After a tumulus departure formality and terrible queueing at airlines counter, we had to get up on the internal transit metro which takes one to the “good” part of the airport. However we were so exhausted by the ordeal then, I took everyone into the lounge straight. The Mahaba lounge accepted our VISA and Diners card, so we had to pay for two guests at 2800 each. The lounge had a relatively high waiting time of 4 hours, amazing food and just the right amount of beverage assortment for dinnertime.
Tip Offs
- Dubai is a comfortably warm place between November to March, carry comfortable clothing. Temperature becomes unbearable hot in the summer with highest recorded temperature at 49 degree Celsius. Hence Air conditioned everything is available everywhere, all year round.
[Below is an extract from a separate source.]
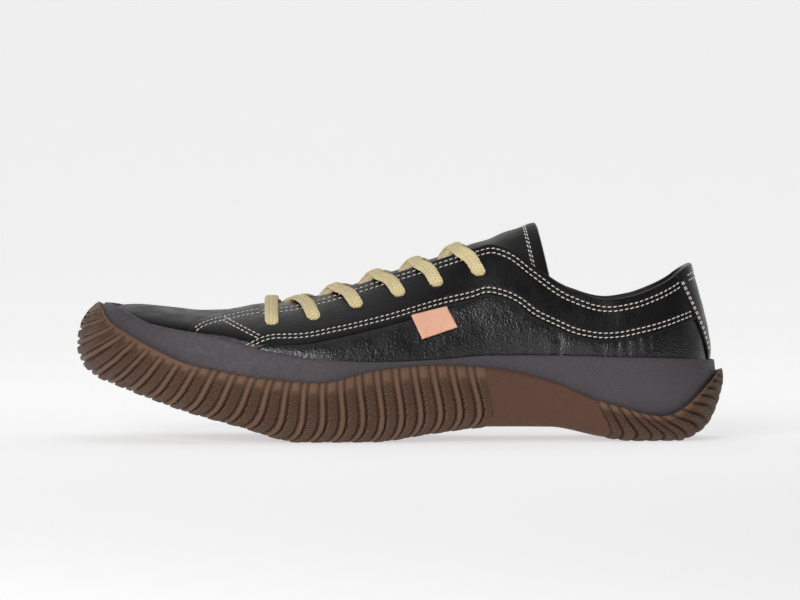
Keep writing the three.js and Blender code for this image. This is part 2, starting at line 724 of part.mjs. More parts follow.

- Most people like to take package tours to go around Dubai but the entire city is so meticulously planned and connected, you will never struggle with cabs, uber/careem, subway or buses if you don’t opt for one like me.
- All large tourist places have an app – Dubai mall, Global village etc. Necessary to navigate things so humongous in size.
- Dubai is cosmopolitan in truest sense possible. people across counties and ethnicities live in harmony like nothing I have ever seen.
- Dubai can be cheap, if you squint enough. A comparison being a good tea in nearby super mart at 1 AED vs the one in restaurant at 20 AED. It has options always to cater to tourists of every intent of expense, you might have to look think like a local.
- Safety, absolutely one of the safest countries on Earth. I felt the same about entire UAE.
Recommendations
Explore the other Emirates. Not enough people explore beyond Dubai, Sharjah or Abu Dhabi. But I think some of my core memories from this trip came from from RAK and Fujairah, as they offered something so unique.